Retaliação ao tarifaço de Trump pode ter efeito limitado e custar caro para setores-chave, aponta estudo
Entidades que representam setores exportadores brasileiros, além de bancos, corretoras e consultorias, intensificaram nas últimas semanas as estimativas para medir o impacto que uma tarifa linear de 50% sobre as vendas do Brasil para os Estados Unidos pode ter sobre os negócios do país. Entre as projeções, chama atenção a análise do Banco Inter, que foi além do impacto direto e calculou o que ocorreria se o Brasil decidisse responder na mesma moeda, elevando tarifas de importação de produtos norte-americanos em igual magnitude.

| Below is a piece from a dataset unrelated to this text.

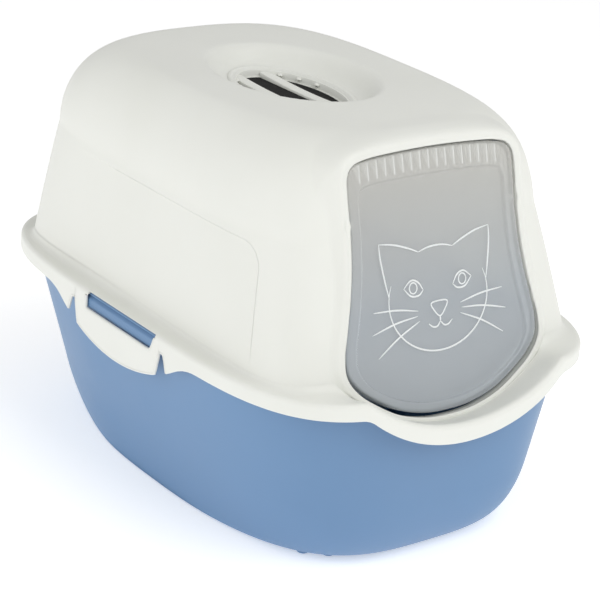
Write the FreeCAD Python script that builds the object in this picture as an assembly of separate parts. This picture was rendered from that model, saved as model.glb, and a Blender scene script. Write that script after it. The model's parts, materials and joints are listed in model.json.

Segundo estudo assinado por André Valério e Gustavo Menezes, da equipe de Macro Research do Inter, uma retaliação simétrica — ou seja, o Brasil aplicar um aumento de 50 pontos percentuais nos tributos de importação de bens vindos da economia americana — geraria um “choque tributário” equivalente a 0,17 ponto percentual do PIB brasileiro. O cálculo considera apenas o impacto adicional, sem contar as perdas que o tarifaço de Trump já traria diretamente às exportações.
Embora o efeito macro pareça contido, os especialistas destacam que a medida esconderia uma forte dispersão de impactos entre os setores. Dos 66 segmentos avaliados, 56 teriam prejuízos. Um dos mais afetados seria a indústria química, que poderia ver sua produção recuar 6,6 pontos percentuais. A indústria de transformação como um todo sofreria queda estimada em 2,1 pontos percentuais no valor agregado.

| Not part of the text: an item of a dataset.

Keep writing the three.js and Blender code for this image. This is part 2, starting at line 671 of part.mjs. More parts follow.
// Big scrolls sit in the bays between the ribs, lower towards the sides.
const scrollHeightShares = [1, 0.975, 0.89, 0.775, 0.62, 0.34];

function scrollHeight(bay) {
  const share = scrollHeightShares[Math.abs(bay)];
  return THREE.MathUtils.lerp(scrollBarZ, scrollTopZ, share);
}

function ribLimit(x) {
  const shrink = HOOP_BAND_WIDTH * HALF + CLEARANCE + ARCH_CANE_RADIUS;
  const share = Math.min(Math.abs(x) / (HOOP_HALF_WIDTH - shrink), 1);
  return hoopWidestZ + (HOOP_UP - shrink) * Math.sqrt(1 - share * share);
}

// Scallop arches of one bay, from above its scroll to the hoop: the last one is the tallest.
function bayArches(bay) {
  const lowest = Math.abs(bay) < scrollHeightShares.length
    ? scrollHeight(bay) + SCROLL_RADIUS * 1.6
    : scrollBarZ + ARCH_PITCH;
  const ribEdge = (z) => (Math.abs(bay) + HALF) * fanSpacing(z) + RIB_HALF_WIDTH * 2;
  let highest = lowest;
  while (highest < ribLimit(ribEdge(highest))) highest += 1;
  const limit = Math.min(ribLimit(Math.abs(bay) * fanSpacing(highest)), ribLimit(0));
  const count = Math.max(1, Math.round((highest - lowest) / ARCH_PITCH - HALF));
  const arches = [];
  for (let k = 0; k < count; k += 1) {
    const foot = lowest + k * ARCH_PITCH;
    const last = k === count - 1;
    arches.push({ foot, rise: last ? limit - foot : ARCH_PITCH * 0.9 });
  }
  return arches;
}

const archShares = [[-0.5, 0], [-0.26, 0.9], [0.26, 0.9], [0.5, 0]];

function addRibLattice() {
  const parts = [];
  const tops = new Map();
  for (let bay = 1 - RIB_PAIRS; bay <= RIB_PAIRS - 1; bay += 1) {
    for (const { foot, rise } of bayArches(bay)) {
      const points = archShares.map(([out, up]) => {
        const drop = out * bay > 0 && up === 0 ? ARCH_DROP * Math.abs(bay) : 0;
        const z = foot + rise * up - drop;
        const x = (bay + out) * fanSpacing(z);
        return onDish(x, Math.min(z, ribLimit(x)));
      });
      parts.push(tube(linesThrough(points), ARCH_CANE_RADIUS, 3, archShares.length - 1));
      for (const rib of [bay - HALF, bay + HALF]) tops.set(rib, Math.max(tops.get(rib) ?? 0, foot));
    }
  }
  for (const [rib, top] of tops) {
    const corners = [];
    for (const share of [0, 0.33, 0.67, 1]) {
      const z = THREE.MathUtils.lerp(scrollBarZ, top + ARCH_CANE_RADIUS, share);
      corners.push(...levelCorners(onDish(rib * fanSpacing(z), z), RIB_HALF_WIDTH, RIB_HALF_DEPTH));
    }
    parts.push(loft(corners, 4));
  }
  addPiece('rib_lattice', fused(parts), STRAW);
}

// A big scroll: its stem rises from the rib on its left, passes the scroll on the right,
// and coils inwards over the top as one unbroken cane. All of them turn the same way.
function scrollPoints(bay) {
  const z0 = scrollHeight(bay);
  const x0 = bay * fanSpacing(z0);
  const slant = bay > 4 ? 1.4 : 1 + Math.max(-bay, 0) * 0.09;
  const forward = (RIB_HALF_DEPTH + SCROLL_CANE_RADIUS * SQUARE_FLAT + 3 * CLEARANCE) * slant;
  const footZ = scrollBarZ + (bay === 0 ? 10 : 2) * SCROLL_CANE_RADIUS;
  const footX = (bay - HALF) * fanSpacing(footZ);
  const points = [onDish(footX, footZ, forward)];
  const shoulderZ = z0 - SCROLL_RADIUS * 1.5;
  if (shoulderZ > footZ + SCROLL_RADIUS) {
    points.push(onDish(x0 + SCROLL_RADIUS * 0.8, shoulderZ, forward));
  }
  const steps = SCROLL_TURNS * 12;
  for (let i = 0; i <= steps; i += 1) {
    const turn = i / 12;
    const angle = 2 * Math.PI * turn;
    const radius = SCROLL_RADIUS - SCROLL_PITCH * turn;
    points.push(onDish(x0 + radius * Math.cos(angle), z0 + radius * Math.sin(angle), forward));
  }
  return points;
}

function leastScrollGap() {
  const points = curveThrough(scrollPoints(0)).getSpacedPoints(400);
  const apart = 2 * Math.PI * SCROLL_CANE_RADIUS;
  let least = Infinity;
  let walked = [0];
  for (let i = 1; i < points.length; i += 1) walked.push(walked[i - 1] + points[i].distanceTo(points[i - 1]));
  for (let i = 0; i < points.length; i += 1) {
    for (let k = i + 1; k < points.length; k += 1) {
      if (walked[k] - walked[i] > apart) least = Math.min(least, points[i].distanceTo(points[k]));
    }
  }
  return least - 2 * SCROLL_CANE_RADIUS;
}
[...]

A razão para o efeito pulverizado é clara: a indústria brasileira ainda depende fortemente de insumos intermediários vindos do exterior — e uma parcela relevante deles é importada dos Estados Unidos. “Tarifar essas importações pode gerar um efeito cascata em vários setores, particularmente na indústria, que é altamente dependente de insumos intermediários”, alerta o relatório.
Um exemplo emblemático é o carvão mineral, que sofreria um aumento de imposto efetivo de 18,8 pontos percentuais com a retaliação. Outros produtos químicos e bens de capital também ficariam mais caros, encarecendo a produção e pressionando os preços internos. A consequência imediata seria o aumento de custos para as cadeias produtivas, com impacto negativo na competitividade da indústria nacional.
Por outro lado, os poucos setores que poderiam se beneficiar da retaliação seriam principalmente ligados a serviços que dependem menos de insumos industriais. Mesmo assim, os ganhos seriam residuais e decorrentes apenas da mudança de preços relativos, que levaria o consumidor a substituir parte do consumo de importados por produtos nacionais.
Para chegar aos resultados, o Banco Inter utilizou um modelo econômico capaz de capturar efeitos de segunda ordem — os chamados efeitos de equilíbrio geral — que buscam mapear as interações entre os diferentes setores da economia. A conclusão do estudo reforça a percepção de que medidas tarifárias, além de distorcerem preços, geram ineficiências e acabam provocando mais danos do que benefícios no longo prazo.
Economistas ouvidos pelo banco defendem que, em vez de aumentar tarifas, o Brasil deveria buscar justamente o caminho oposto: ampliar sua integração ao comércio global, reduzindo barreiras tarifárias e fortalecendo acordos bilaterais e multilaterais. Na avaliação do Inter, essa seria a melhor forma de suavizar choques externos como o imposto extra anunciado por Trump.
O impasse segue, no entanto, com poucos sinais de solução a curto prazo. Enquanto a diplomacia brasileira tenta abrir canais de diálogo com Washington, analistas alertam que, caso a retaliação se confirme, os custos indiretos podem ser ainda maiores que o choque direto do tarifaço.